Omicidio Pipitone, il marito e il figlio dopo la sentenza «Una vittoria non solo per Lia ma per tutte le donne»

Sono passati 35 anni da quando Lia Pipitone, donna indipendente e madre di un bambino di appena quattro anni venne uccisa in una sanitaria dell’Arenella simulando una rapina. In realtà si trattò di una vera e propria vendetta mafiosa. Nelle regole dell’associazione non era contemplata la sua voglia di emancipazione e soprattutto Lia aveva rotto ogni forma di legame con suo padre Nino, boss dell’Acquasanta, andando a vivere prima con la zia e poi cercando di costruirsi una famiglia con Gero Cordaro. 

Dopo vari vicissitudini processuali a luglio di quest’anno è arrivata la sentenza, condannati a 30 anni i boss Madonia e Galatolo. L’omicidio venne ideato, voluto è realizzato da Cosa nostra e con il benestare di un padre accondiscendente.
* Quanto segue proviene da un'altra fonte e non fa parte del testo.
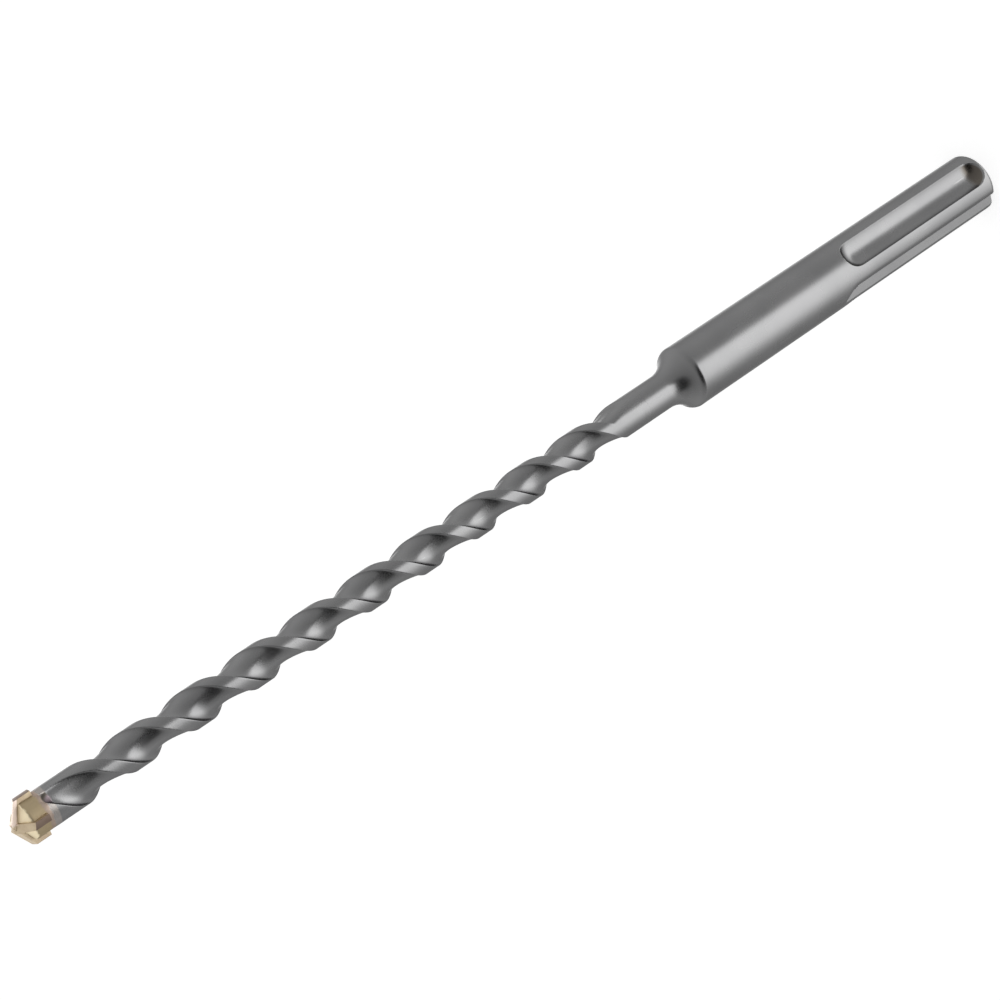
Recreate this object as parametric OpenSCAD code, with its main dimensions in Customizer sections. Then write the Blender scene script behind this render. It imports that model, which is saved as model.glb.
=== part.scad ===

Si è parlato del lungo iter processuale ma anche della figura di Lia in occasione del 35esimo anniversario che L’associazione Millecolori onlus, Centro antiviolenza Lia Pipitone, ParteciPAlermo e Gero Cordaro con il figlio Alessio hanno voluto realizzare ai Cantieri Culturali della Zisa. «Dopo il risultato di luglio abbiamo pensato di realizzare questa festa – sottolinea Gero Cordaro – marito di Lia. Ci tengo a sottolineare che non è solo la vittoria di Lia ma di tutte le donne». 

Una figura quella di Lia Pipitone, poco conosciuta ma che vuole consegnare un messaggio di coraggio per lottare contro ogni forma di violenza, non solo quella mafiosa. «Lia era una persona con un’ampia voglia di libertà – continua Cordaro – che aveva un grande sorriso, amava la musica insomma una persona che voleva esserci». Adesso sembra tutto semplice eppure per anni c’è stato il silenzio un primo processo iniziato nel 2002 finito con l’assoluzione di Nino Pipitone e che dopo il libro scritto dal giornalista di Repubblica, Palazzolo insieme alla determinazione di Alessio Cordaro, figlio di Lia, venne riaperto. «Diciamo che rapporti diretti con Nino Pipitone non ne avevo se non rapporti familiari, solo quando voleva vedere il nipote. Dal processo a questa sentenza di primo grado sono stati anni difficili- continua Gero – e ora la figura di Lia è stata riaccreditata. Vorrei ribadirlo non ho mai creduto ne alla storia della rapina ne a quella dell’adulterio. Tutto un depistaggio». Varie ipotesi e un silenzio quello di Gero per proteggere suo figlio contestualmente all’estrema voglia della ricerca per la verità. Questa portata avanti anche dall’azione del Pm, Francesco Del Bene e successivamente alle dichiarazioni dei pentiti.

«Nell’adolescenza mi avevano dato una versione – racconta Alessio Cordaro – poi papà mi consegnò un album con tutti gli articoli di giornali e ho iniziato avere dei dubbi in realtà in cuor nostro in tutto questo tempo sapevamo cosa era successo. Ritengo che oggi sia l’inizio di una battaglia. In questi anni sono stati lontano da Palermo, un pò per motivi familiari, un po’ per motivi professionali ma torno con piacere. Ho visto che questo risultato sta servendo a portare dei messaggi nelle scuole, alle donne ma credo a tutta la società». Al fianco della famiglia Cordaro per tutto l’iter processuale c’è stato l’avvocato Nino Caleca: «Per me è stata un’esperienza importante sia dal punto di vista professionale che umano- racconta Caleca- e spero che Lia diventi anche lei, da donna coraggiosa, il simbolo delle lotta alla mafia».